● **Brief**
Find how many lines contain the word "this" and state that number alone.

● **Stored records**
-----
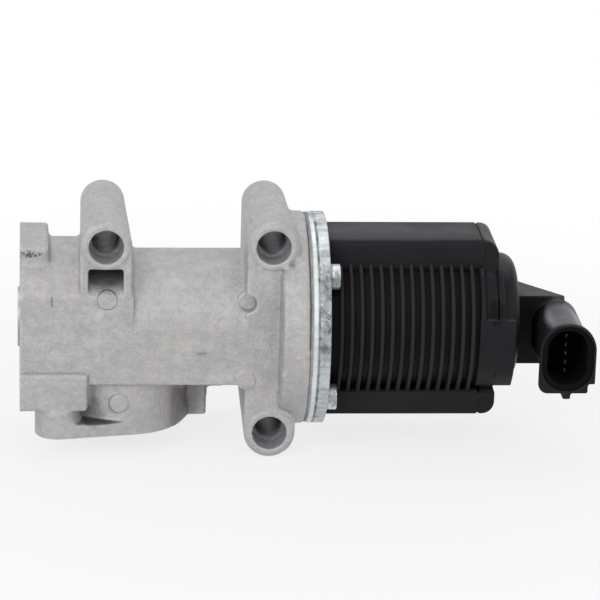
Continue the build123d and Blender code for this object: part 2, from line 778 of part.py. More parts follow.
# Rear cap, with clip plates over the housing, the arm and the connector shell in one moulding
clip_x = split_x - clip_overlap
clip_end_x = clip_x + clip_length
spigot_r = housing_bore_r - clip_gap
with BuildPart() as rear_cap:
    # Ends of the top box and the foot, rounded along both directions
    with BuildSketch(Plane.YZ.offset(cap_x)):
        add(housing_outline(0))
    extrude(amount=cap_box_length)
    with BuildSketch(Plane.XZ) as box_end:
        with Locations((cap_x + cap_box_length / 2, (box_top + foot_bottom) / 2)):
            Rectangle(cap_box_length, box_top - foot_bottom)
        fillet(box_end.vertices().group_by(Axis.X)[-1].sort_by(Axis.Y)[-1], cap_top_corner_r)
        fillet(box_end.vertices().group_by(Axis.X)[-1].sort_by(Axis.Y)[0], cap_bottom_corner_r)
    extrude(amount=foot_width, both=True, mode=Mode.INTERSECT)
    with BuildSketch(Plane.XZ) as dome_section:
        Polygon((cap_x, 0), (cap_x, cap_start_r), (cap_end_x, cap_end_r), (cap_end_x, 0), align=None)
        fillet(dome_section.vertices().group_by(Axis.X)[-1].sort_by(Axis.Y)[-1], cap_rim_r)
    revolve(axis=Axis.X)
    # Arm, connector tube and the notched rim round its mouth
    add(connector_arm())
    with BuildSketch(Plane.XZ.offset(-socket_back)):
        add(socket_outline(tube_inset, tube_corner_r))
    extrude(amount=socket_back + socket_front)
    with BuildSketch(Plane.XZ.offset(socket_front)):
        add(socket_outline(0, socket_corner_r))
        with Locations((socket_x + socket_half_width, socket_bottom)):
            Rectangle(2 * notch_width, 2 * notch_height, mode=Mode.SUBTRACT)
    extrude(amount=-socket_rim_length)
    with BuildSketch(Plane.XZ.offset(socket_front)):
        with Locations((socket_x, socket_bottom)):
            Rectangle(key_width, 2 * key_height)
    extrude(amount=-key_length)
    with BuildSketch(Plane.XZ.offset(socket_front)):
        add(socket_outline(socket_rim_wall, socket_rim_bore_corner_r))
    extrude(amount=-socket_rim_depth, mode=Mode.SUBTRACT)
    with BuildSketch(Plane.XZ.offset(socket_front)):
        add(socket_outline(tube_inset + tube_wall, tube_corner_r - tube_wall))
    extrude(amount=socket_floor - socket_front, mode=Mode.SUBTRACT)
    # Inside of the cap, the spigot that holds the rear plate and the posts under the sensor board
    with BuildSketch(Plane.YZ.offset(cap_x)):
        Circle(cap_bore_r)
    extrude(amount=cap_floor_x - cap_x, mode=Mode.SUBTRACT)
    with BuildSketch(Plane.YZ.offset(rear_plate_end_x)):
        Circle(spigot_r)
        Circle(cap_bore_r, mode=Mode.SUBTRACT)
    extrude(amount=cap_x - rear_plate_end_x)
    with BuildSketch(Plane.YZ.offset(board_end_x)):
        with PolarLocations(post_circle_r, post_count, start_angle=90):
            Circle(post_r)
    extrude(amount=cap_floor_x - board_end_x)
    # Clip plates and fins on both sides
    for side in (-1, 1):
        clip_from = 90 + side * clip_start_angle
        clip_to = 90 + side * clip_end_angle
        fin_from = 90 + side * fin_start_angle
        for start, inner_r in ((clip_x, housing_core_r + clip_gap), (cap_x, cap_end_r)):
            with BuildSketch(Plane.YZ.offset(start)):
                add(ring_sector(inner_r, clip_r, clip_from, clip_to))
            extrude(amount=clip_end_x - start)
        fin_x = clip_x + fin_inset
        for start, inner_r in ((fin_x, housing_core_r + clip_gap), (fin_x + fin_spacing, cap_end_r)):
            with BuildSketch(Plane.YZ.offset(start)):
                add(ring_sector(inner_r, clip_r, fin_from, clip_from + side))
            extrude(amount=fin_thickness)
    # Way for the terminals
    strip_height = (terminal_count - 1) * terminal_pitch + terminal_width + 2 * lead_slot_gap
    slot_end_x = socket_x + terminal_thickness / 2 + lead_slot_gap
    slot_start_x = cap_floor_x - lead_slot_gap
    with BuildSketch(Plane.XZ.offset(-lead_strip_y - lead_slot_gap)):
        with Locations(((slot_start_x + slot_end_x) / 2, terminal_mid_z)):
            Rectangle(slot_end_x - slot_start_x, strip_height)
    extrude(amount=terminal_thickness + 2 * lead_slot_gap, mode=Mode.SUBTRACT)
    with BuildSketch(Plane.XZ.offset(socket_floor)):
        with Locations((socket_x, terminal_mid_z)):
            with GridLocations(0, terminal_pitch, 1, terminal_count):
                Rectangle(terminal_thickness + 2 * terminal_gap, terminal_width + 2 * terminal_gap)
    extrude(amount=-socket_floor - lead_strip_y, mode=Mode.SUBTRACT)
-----
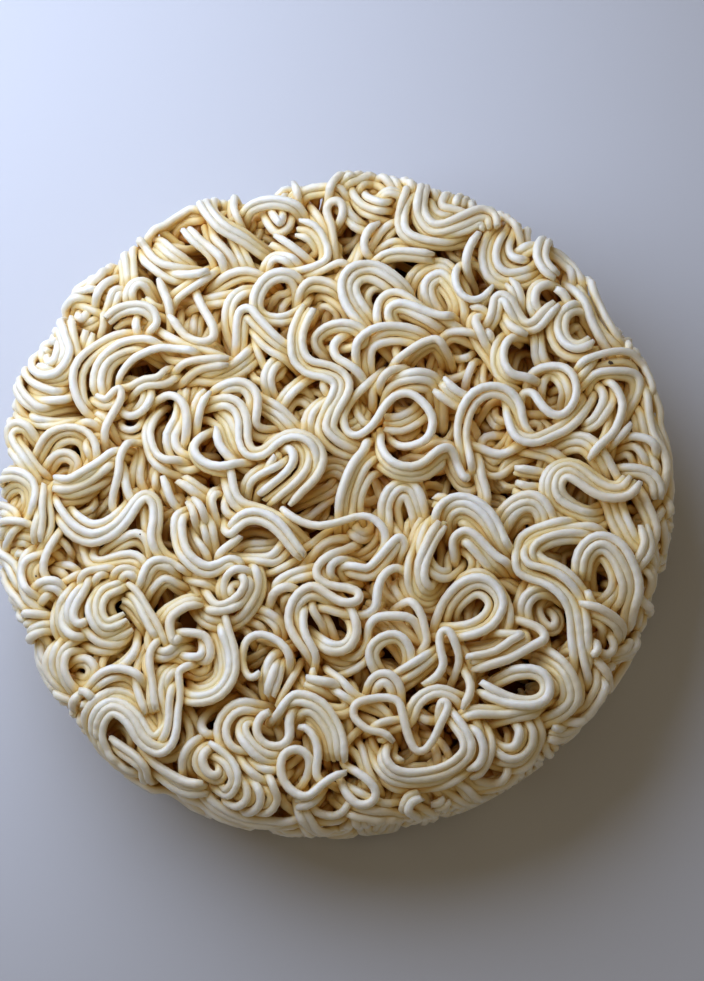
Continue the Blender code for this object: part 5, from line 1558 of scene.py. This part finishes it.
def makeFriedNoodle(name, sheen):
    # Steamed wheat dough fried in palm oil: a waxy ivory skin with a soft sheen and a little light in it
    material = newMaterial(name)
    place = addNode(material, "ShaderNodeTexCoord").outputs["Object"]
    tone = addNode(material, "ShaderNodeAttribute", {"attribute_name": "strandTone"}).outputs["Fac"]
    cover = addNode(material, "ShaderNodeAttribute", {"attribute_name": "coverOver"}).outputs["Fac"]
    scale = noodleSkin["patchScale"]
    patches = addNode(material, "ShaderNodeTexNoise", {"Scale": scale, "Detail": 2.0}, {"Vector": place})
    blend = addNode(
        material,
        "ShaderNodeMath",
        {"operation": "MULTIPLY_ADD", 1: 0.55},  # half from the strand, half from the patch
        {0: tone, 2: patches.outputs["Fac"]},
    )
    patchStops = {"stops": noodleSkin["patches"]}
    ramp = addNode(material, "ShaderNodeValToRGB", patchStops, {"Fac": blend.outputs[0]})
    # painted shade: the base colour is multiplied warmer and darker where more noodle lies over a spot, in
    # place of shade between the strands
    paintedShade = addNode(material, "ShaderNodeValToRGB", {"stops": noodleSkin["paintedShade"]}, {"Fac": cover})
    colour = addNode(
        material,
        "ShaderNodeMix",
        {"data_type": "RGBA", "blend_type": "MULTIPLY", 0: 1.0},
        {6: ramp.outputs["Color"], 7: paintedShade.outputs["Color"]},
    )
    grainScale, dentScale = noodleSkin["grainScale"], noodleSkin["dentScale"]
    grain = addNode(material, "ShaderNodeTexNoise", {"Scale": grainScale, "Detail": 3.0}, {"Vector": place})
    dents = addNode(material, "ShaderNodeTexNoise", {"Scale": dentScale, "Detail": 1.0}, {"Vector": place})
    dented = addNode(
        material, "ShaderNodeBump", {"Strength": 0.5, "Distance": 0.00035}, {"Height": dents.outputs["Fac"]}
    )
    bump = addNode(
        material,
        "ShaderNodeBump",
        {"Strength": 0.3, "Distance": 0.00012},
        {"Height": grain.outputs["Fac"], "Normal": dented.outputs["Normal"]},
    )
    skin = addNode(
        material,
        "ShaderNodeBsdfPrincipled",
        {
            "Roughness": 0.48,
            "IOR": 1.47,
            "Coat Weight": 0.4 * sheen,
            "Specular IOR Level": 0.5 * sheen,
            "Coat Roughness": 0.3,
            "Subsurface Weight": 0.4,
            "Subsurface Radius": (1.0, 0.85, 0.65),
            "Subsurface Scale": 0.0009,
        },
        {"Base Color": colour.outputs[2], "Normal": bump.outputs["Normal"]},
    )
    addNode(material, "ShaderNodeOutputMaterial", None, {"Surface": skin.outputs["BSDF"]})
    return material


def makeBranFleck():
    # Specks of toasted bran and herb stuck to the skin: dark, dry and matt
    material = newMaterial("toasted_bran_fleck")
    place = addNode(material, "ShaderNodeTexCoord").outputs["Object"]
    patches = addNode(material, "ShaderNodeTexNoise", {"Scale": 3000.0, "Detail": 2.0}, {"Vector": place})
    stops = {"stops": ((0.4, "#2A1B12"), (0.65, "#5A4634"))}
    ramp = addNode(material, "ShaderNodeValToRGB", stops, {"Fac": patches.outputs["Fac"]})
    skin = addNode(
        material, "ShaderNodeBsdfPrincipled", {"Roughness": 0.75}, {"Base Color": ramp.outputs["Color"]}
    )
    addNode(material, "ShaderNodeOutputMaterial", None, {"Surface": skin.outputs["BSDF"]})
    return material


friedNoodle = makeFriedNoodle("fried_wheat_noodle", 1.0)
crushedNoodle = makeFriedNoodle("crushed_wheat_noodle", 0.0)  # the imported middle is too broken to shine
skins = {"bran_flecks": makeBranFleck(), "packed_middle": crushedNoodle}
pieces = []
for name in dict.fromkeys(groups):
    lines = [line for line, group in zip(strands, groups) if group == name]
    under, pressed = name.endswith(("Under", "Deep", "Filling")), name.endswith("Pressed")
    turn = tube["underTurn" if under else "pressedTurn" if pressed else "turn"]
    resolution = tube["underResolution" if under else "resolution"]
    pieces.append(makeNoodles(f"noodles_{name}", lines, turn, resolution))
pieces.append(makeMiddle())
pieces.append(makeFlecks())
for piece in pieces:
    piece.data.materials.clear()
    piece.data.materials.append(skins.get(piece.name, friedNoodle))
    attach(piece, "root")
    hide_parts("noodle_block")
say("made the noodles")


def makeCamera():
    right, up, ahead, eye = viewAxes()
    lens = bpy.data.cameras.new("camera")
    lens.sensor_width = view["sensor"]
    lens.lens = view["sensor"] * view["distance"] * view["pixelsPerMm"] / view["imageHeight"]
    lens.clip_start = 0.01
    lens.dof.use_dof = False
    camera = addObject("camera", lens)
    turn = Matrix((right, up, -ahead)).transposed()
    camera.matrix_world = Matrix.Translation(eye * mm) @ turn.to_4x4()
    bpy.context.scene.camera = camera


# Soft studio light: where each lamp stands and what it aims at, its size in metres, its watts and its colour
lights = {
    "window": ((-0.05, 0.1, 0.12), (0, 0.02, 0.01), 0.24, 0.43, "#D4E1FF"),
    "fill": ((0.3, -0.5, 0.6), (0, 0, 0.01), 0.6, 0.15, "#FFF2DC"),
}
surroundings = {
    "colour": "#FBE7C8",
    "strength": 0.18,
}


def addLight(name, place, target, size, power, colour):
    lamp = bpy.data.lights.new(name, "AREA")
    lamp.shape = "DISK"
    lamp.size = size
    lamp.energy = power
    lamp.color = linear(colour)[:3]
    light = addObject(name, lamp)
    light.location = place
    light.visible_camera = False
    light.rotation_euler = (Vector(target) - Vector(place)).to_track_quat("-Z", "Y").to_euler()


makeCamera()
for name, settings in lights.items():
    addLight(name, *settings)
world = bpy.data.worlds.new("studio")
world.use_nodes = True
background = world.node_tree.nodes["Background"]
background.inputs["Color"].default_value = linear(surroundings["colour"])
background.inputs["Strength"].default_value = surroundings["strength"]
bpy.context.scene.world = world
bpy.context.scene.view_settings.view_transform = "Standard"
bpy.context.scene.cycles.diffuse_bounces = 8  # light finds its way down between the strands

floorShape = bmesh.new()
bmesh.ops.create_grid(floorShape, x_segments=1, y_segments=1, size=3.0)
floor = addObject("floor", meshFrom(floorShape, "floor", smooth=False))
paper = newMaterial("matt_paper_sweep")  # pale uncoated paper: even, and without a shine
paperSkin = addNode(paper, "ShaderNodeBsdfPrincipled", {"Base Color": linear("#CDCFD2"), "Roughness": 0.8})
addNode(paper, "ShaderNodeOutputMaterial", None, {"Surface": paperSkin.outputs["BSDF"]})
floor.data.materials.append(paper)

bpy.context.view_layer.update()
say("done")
-----
● **Task solution**
2